Many of the meeting members who spoke to the issue felt confused about what the committee would intend to accomplish and how it would fit within the local governance structure.

• Robert Fisher of Fisher and Fisher was reconfirmed as town attorney.

• Town Meeting Members Georges Herzog and John Wilmerding were confirmed to serve on the Capital Grant Review Board.

• The body approved five members for the Town Finance Committee: Paula Melton, Franz Reichsman, Jacqueline Stromberg, Kathryn Turnas II, and Wilmerding,

• Adam Franklin-Lyons, Robert Stack, Susan Troy, and Debra Loevy-Reyes were named Brooks Memorial Library Trustees.

• School Board and Selectboard Member David Schoales put forward, and the body approved, a non-binding resolution that takes a stand against the Vermont State Board of Education's plans to consolidate school districts.

According to Schoales, communities like Brattleboro will lose control over their schools if the state Legislature passes its big education bill, H.361, this session in its current form.

The bill, he explained, would consolidate multiple school districts into a handful of larger ones.
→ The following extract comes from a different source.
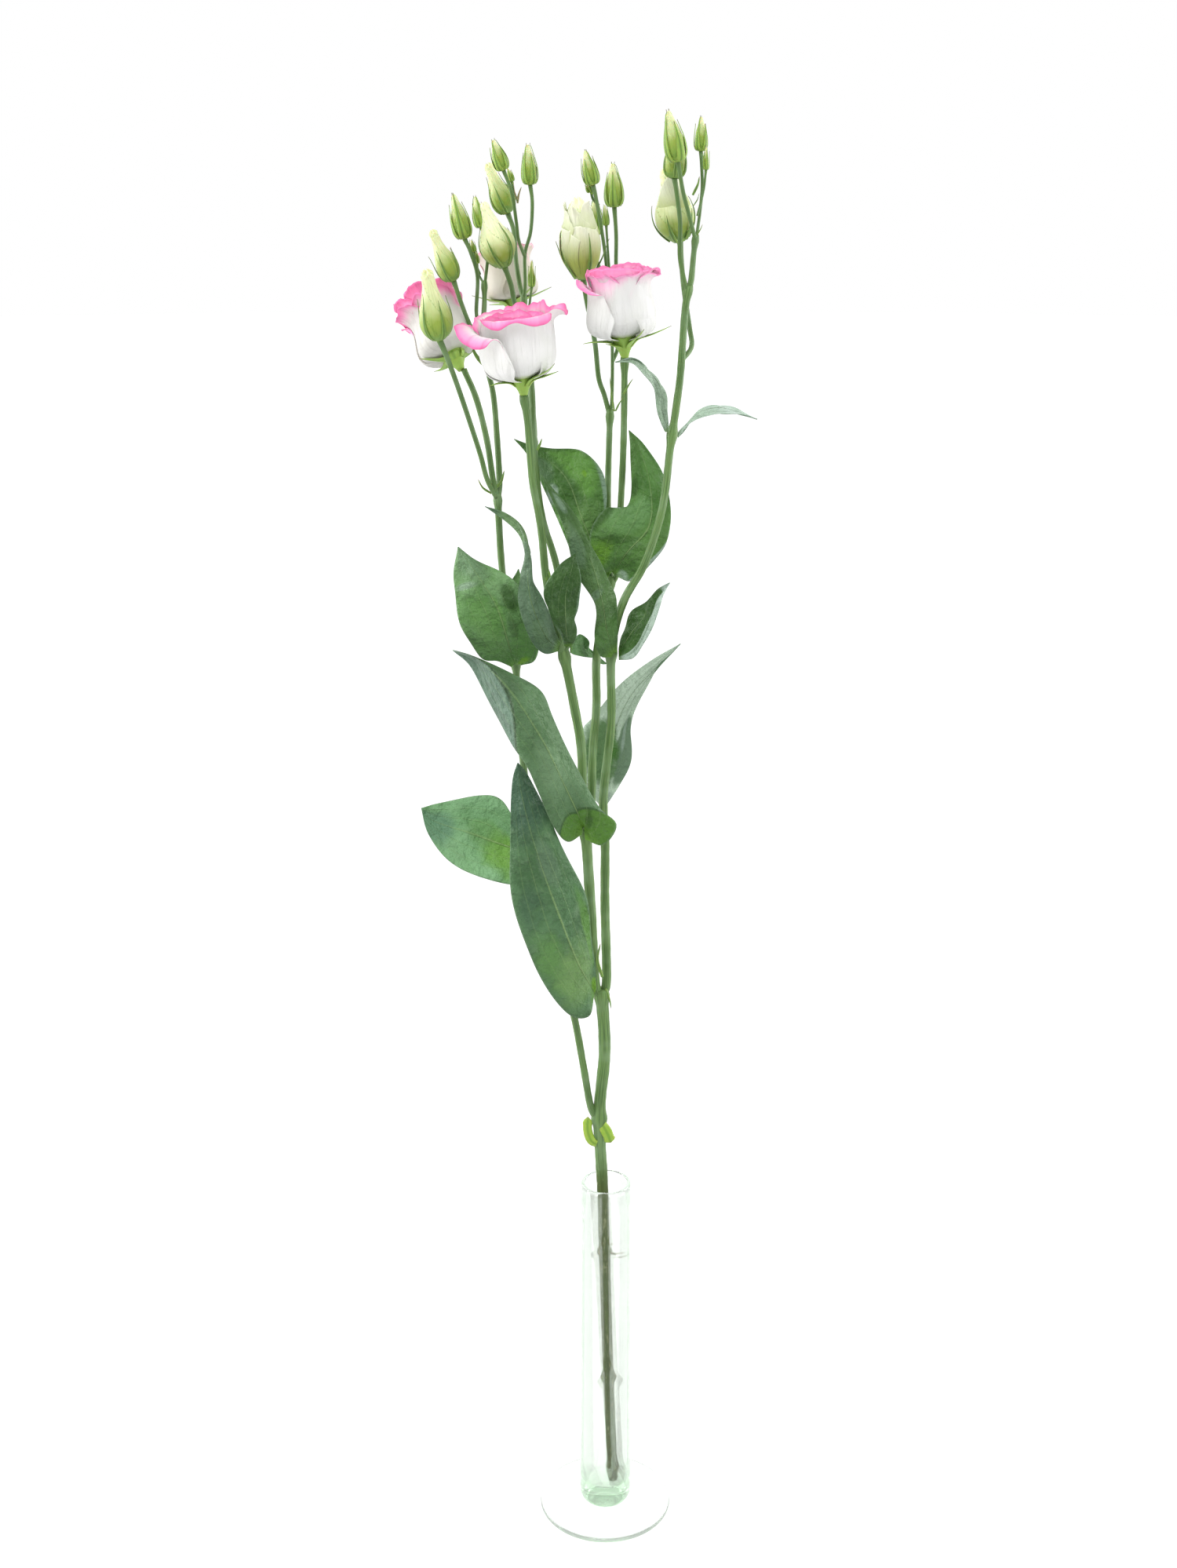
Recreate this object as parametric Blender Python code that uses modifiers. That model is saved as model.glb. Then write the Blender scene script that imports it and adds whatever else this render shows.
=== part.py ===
"""A cut stem of picotee lisianthus standing in a slim glass bud vase.

Metres, +Z up. The origin is the centre of the vase foot's underside. -Y is the front.
"""

import math

import bmesh
import bpy
from mathutils import Matrix, Vector

MM = 0.001

# ---- driving dimensions, in millimetres unless a name says otherwise ----
TOUCH_GAP = 0.3

FOOT_DIAMETER = 80.0
FOOT_THICKNESS = 3.0
FOOT_EDGE_ROUND = 1.2
VASE_HEIGHT = 222.0
TUBE_RIM_DIAMETER = 29.0
TUBE_BASE_DIAMETER = 31.0
TUBE_WALL = 2.0
TUBE_FLOOR = 12.0
TUBE_CONTACT_DIAMETER = 20.0
# Inside the tube, how much lower its floor is in the middle and how high its corner rounds.
TUBE_DISH = 0.5
TUBE_CORNER = 3.0
# The tube's rounded heel: how far inside the base's radius, and how high above its underside.
TUBE_HEEL = [(0.0, 7.0), (1.5, 3.0)]
GLASS_STEPS = 28
GLASS_WELD = 0.01

STEM_SIDES_RESOLUTION = 2
STALK_SIDES_RESOLUTION = 1
STEM_STEP = 26.0
STALK_STEP = 13.0

LEAF_THICKNESS = 0.7
LEAF_ROWS = 9
LEAF_EDGE_STEP = 5.6
# A blade stops this share of the way to its tip, where it would be too thin.
LEAF_SPAN = 0.985

PETAL_THICKNESS = 0.8
SEPAL_THICKNESS = 0.7
SEPALS = 5

# ---- stems: radius at the foot and head, then the route from foot to head ----
STEMS = {
    "stem_main": (3.0, 3.4, [(5, -1, 16), (4, 0, 35), (2, 1, 84), (0, 2, 146), (-2, 4, 215),
                             (-4, 6, 262), (-1, 6, 303), (-3, 6, 342)]),
    "stem_left": (2.0, 1.7, [(-9, 5, 268), (-13, 2, 294), (-18, 0, 325), (-28, 3, 372),
                             (-38, 8, 420), (-45, 10, 463), (-49, 9, 508), (-50, 8, 535),
                             (-56, 4, 582), (-58, 0, 626)]),
    "stem_middle": (3.0, 2.7, [(-7, 4, 348), (-9, -3, 393), (-12, -8, 446)]),
    "stem_right": (2.6, 1.8, [(0, 8, 348), (-1, 12, 392), (-1, 12, 427), (-2, 9, 457),
                              (2, 2, 501), (2, -5, 543), (8, -10, 570), (19, -12, 591),
                              (28, -11, 620), (32, -6, 651), (35, -3, 672), (37, 0, 688),
                              (39, 4, 718), (41, 5, 731)]),
    "stem_front": (2.4, 2.4, [(-14, -10, 452), (-14, -10, 487), (-18, -11, 514), (-24, -12, 546)]),
    "stem_back": (2.2, 2.2, [(-9, -5, 452), (-8, 0, 484), (-6, 4, 510), (-6, 9, 534),
                             (-3, 12, 556), (2, 15, 579)]),
    "stem_front_tip": (1.9, 1.3, [(-22, -9, 552), (-27, -3, 587), (-34, 3, 610), (-37, 7, 628),
                                  (-39, 12, 652), (-40, 16, 680), (-43, 19, 706), (-44, 22, 726)]),
    "stem_back_tip": (1.8, 1.5, [(1, 17, 583), (0, 16, 620), (1, 14, 668)]),
    "stem_left_tip": (1.6, 1.2, [(-57, 3, 632), (-58, 6, 653), (-60, 9, 677), (-65, 12, 699),
                                 (-64, 15, 722), (-64, 16, 733)]),
    "stem_right_tip": (1.5, 1.3, [(42, 5, 734), (43, 5, 746), (44, 4, 756)]),
    "stalk_front_flower": (2.0, 1.8, [(-26, -15, 553), (-32, -14, 580), (-35, -15, 611),
                                      (-39, -17, 635), (-41, -20, 664), (-43, -22, 679)]),
    "stalk_right_flower": (1.7, 1.6, [(5, 14, 584), (7, 12, 622), (8, 2, 656), (8, -12, 697)]),
    "stalk_left_flower": (1.5, 1.5, [(-60, -1, 632), (-63, -2, 654), (-68, -3, 675), (-74, -5, 690)]),
    "stalk_back_flower": (1.5, 1.5, [(-39, 17, 658), (-41, 27, 676), (-45, 40, 694), (-49, 50, 713)]),
}


# ---- buds: stalk route ending at the bud's base, the bud's tip, its greatest radius ----
BUDS = {
    "bud_left_front": ([(-63, -5, 634), (-66, -9, 647), (-70, -15, 662), (-76, -23, 683),
                        (-81, -30, 699), (-84, -33, 707)], (-89, -40, 740), 8.0),
    "bud_left_outer": ([(-66, 7, 703), (-70, -4, 711), (-74, -9, 722), (-78, -9, 734)],
                       (-88, -12, 758), 5.6),
    "bud_left_upper": ([(-68, 12, 716), (-67, 9, 735), (-70, 6, 747), (-73, 5, 754)],
                       (-78, 3, 775), 4.4),
    "bud_left_small": ([(-63, 16, 736), (-62, 18, 746), (-63, 18, 753), (-65, 18, 759)],
                       (-68, 18, 774), 3.2),
    "bud_front_large": ([(-48, 14, 721), (-50, 11, 731), (-53, 8, 740)], (-63, 4, 771), 9.0),
    "bud_front_high": ([(-46, 26, 730), (-48, 28, 743), (-49, 30, 757), (-52, 31, 766)],
                       (-62, 30, 790), 6.0),
    "bud_front_right": ([(-43, 19, 731), (-43, 20, 746), (-40, 20, 757), (-39, 20, 771),
                         (-40, 20, 780)], (-41, 19, 799), 3.8),
    "bud_front_left": ([(-46, 15, 753), (-47, 12, 762), (-49, 9, 776), (-53, 8, 787)],
                       (-58, 6, 801), 3.5),
    "bud_front_low": ([(-42, 23, 713), (-41, 26, 721), (-40, 30, 729)], (-40, 31, 742), 1.6),
    "bud_back_large": ([(-2, 15, 675), (-5, 15, 684), (-7, 16, 702), (-11, 13, 722),
                        (-13, 10, 734)], (-16, 4, 773), 10.5),
    "bud_back_left": ([(2, 14, 674), (2, 17, 702), (0, 19, 728), (-2, 18, 748), (-6, 16, 771),
                       (-8, 15, 780)], (-12, 13, 796), 3.8),
    "bud_back_right": ([(5, 20, 700), (5, 24, 720), (4, 26, 740), (4, 27, 755), (3, 27, 769)],
                       (2, 27, 790), 4.6),
    "bud_back_hidden": ([(-4, 25, 738), (-6, 29, 743), (-6, 32, 749), (-7, 34, 755)],
                        (-7, 36, 773), 3.6),
    "bud_right_large": ([(43, 12, 700), (42, 16, 710), (39, 23, 730), (37, 26, 752)],
                        (28, 22, 787), 10.0),
    "bud_right_behind": ([(38, 3, 735), (36, 5, 746), (36, 7, 762), (34, 8, 777), (33, 9, 783)],
                         (34, 11, 803), 5.6),
    "bud_right_front": ([(42, 1, 759), (40, -1, 766), (37, -2, 776), (34, -4, 791)],
                        (29, -7, 814), 5.0),
    "bud_right_small": ([(45, 7, 759), (46, 8, 767), (47, 9, 780), (46, 9, 796)],
                        (46, 9, 812), 3.0),
}
STALK_RADIUS = 0.9
LARGE_STALK_RADIUS = 1.2
LARGE_BUD_RADIUS = 7.0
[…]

Effectively, he said, the bill will eliminate Brattleboro residents' and meeting members' voices in determining the budgets of their local schools.

Meeting Member Donald Webster echoed Schoales, saying that the power to drive education quality will move up the ladder from local communities to the state Board of Education.

In some cases, consolidation creates good results, but not this one-size-fits-all approach of the proposed legislation, said Webster.